During the pandemic, people around the world have spent their lives in unusually quiet places—often at home, isolated or bubbled with family or friends. As restrictions ease in North America and parts of Europe, and people are allowed to socialize again and go back to work, they’ll likely find themselves in much noisier places.
New research from Western University and University College London (UCL) suggests these same people may need to brush up on the social skill of concentrating on a conversation in the midst of all of the noise. The study also shows how people can train themselves to do this better.
“When we go into cafés, pubs and restaurants, we often hear the chatter of other conversations around us, which makes it more difficult to understand the person we’re trying to listen to,” said Emma Holmes, UCL senior research fellow and former postdoctoral fellow at Western’s Brain and Mind Institute.
She says people are usually quite good at understanding what someone’s saying when they’re in a quiet place, but it can be very difficult to understand what someone’s saying when there is background noise.
“We may need to ask the person to repeat what they’ve said, or move to a quieter place, before we can understand what they’re saying,” said Holmes. “For older people and people with hearing loss, even a small amount of background noise can make it very difficult to understand what someone’s saying.”
Holmes explained that when hearing a familiar voice the listener is picking up on two kinds of information at the same time: knowing the identity of the person who’s speaking (for example, distinguishing whether the person you’re listening to is Bill or Ted) and understanding the conversation with them.
Familiar voices are more intelligible than unfamiliar voices when there is ambient noise, says Western Research Chair in Cognitive Neuroscience and Brain and Mind Institute director Ingrid Johnsrude.
In previous research, Johnsrude and her collaborators found that the voices of friends and romantic partners were understood better than those of strangers, even when what was said was identical.
In the new study, the neuroscientists compared the length of training with a new voice that is required for listeners to be able to identify the speaker by name, and how long it takes for that same voice to become more intelligible than others.
To achieve this, study participants were trained to recognize three different voices by listening to them with headphones in a quiet room at the Brain and Mind Institute (pre-pandemic).
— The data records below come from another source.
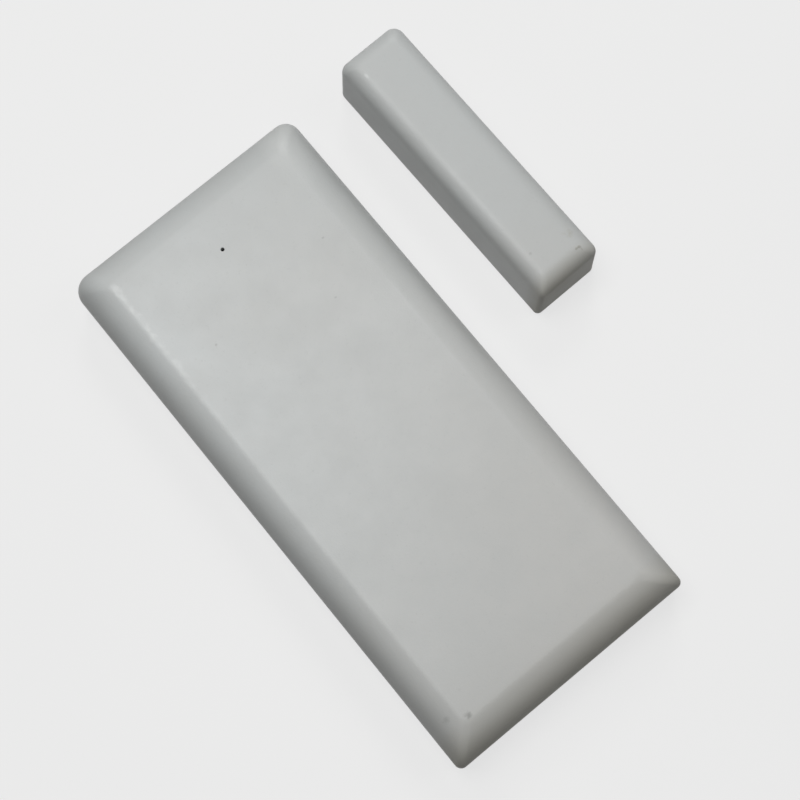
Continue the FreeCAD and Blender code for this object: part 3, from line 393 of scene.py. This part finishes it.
def cell_jacket():
    """Wrapped cell: a dark sleeve with a paler band at the positive end and a bare metal button."""
    material, n, shader = new_material("cell_jacket")
    place = n.place()
    x, y, _ = n.axes(place)
    cloud = n.noise(place, 4.0, 2.0, 0.5)
    # how far from the cells' middle towards the positive end, which is up on the left cell and down on the
    # right one
    middle_y = -24.9
    along = n.product(n.math("SUBTRACT", y, middle_y), n.ramp(x, -0.5, 0.5, 1.0, -1.0))
    colour = n.mix(n.vary(cloud), (0.035, 0.05, 0.07), (0.05, 0.065, 0.085))
    # the band begins so far along, and then the button
    for begin, full, tone in ((10.8, 11.0, (0.45, 0.34, 0.20)), (21.05, 21.15, (0.62, 0.62, 0.62))):
        colour = n.mix(n.ramp(along, begin, full), colour, tone)
    n.link(colour, shader.inputs["Base Color"])
    set_inputs(shader, {"Metallic": 0.6})
    n.link(n.vary(cloud, 0.25, 0.4), shader.inputs["Roughness"])
    n.link(n.bump(cloud, 0.1, 0.1), shader.inputs["Normal"])
    return material


# Moulded and coated finishes: slot, two tones, roughness, and the sizes of the grain and the mottling
MOULDED = (
    ("base_plastic", (0.70, 0.72, 0.71), (0.64, 0.66, 0.645), 0.5, 0.4, 6.0),
    ("button_plastic", (0.012, 0.012, 0.014), (0.022, 0.022, 0.024), 0.4, 0.2, 1.0),
    ("switch_plastic", (0.016, 0.016, 0.018), (0.028, 0.028, 0.03), 0.5, 0.2, 1.0),
    ("plunger_plastic", (0.74, 0.73, 0.69), (0.66, 0.65, 0.61), 0.35, 0.2, 1.0),
    ("chip_case", (0.012, 0.012, 0.013), (0.02, 0.02, 0.022), 0.55, 0.15, 1.0),
    ("resistor_body", (0.014, 0.014, 0.016), (0.03, 0.03, 0.03), 0.25, 0.15, 0.6),
)
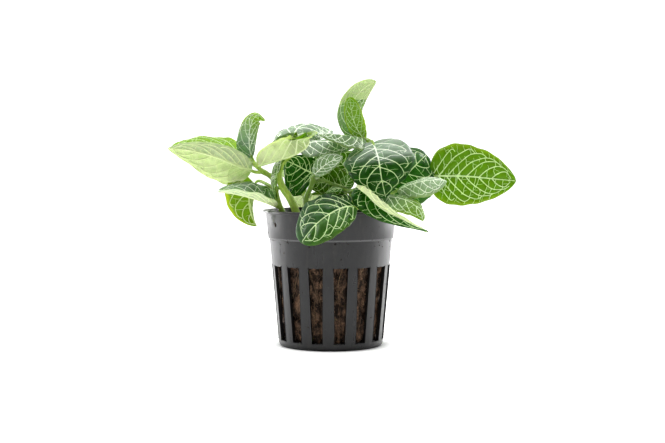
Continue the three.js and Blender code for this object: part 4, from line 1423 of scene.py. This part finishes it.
def leaf_blade(settings):
    """A nerve plant's leaf: deep green cells on the upper side that pale a little towards the
    veins and yellow towards the margin, a pale grey-green underside, a satin surface, painted light
    in the green where a leaf is lit or shaded, a painted silvery sheen on both faces, and light
    through it in yellow-green."""
    material, tree, shader, out = new_material("leaf_blade", 0.4, Specular_IOR_Level=0.3)
    place = object_place(tree)
    under, near = attribute(tree, "under"), attribute(tree, "near")
    rim, young, tone = attribute(tree, "rim"), attribute(tree, "young"), attribute(tree, "tone")
    bloom = attribute(tree, "bloom")
    green = settings.upper
    look = mottled(tree, place, 330.0, 3600.0, scaled(green, 0.6), scaled(green, 1.3), 0.35)
    edge = ranged(tree, rim, 0.9, 1.0, 0.0, 0.5)
    edge = math_node(tree, "MULTIPLY", edge, math_node(tree, "ADD", tone, 0.1), True)
    upper = layered(
        tree,
        look["Color"],
        # Painted light: the green is raised where the leaf is lit, on top of its own tone.
        (tone, (0.05, 0.14, 0.002)),
        (math_node(tree, "MULTIPLY", young, 0.55), (0.1, 0.22, 0.05)),
        (ranged(tree, near, 0.08, 0.4, 0.3, 0.0), (0.07, 0.17, 0.03)),
        # Painted sheen: silvery grey laid into the green as a painted highlight.
        (bloom, (0.34, 0.4, 0.33)),
        (edge, (0.14, 0.24, 0.02)),
    )
    pale = settings.under
    back = mottled(tree, place, 300.0, 3600.0, scaled(pale, 0.82), scaled(pale, 1.1), 0.3)
    # Painted light on the underside: greener where light shines through it, deeper green past 1.1.
    deep = ranged(tree, tone, 1.1, 1.6, 0.0, 0.85)
    grown = layered(
        tree,
        back["Color"],
        (ranged(tree, tone, 0.4, 1.0, 0.0, 0.85), (0.26, 0.36, 0.02)),
        (deep, (0.09, 0.17, 0.005)),
        # The same painted sheen, a painted highlight, on the underside.
        (math_node(tree, "MULTIPLY", bloom, 0.6), (0.62, 0.67, 0.58)),
    )
    colour = mix_colours(tree, ranged(tree, under, 0.3, 0.7), upper, grown)
    rough = ranged(tree, look["Height"], 0.3, 1.1, 0.27, 0.4)
    surface(tree, shader, colour, rough, look["Height"], 0.25, 0.00012)
    glow = mottled(tree, place, 330.0, 3600.0, (0.03, 0.2, 0.003, 1), (0.07, 0.32, 0.006, 1), 0.3)
    margin = ranged(tree, rim, 0.75, 1.0, 0.0, 0.8)
    margin = math_node(tree, "MULTIPLY", margin, math_node(tree, "ADD", tone, 0.05), True)
    layers = (tone, (0.45, 0.72, 0.004)), (deep, (0.16, 0.36, 0.002)), (margin, (0.62, 0.8, 0.02))
    see_through(tree, shader, out, layered(tree, glow["Color"], *layers), 0.36)
    return material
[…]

They were exposed to one voice for about 10 minutes, another for 20 minutes and a third for 60 minutes. They then listened to lots of different sentences from the three talkers, all mixed up. After each sentence they had to select the name of the person who spoke it.
After the training, the neuroscientists tested the intelligibility of the three voices heard during the training with two new, unfamiliar voices all amid background speech that mimicked the conditions of a restaurant or other public space.
“Voice training improved ability to recognize identity from a voice, and intelligibility of a voice, but over different time scales,” said Johnsrude.
Even 10 minutes with a voice was enough for listeners to accurately identify a person by name, nearly 100 percent of the time.
“However, voices trained for 60 minutes were more intelligible than voices trained for shorter periods,” said Johnsrude. “In-lab training for 60 minutes also provided the same amount of benefit to intelligibility as seen for naturally familiar friends, siblings and spouses who have been known for years.”
Outside a lab setting, people could train for voice recognition at home by using a phone or laptop with headphones, the researchers said.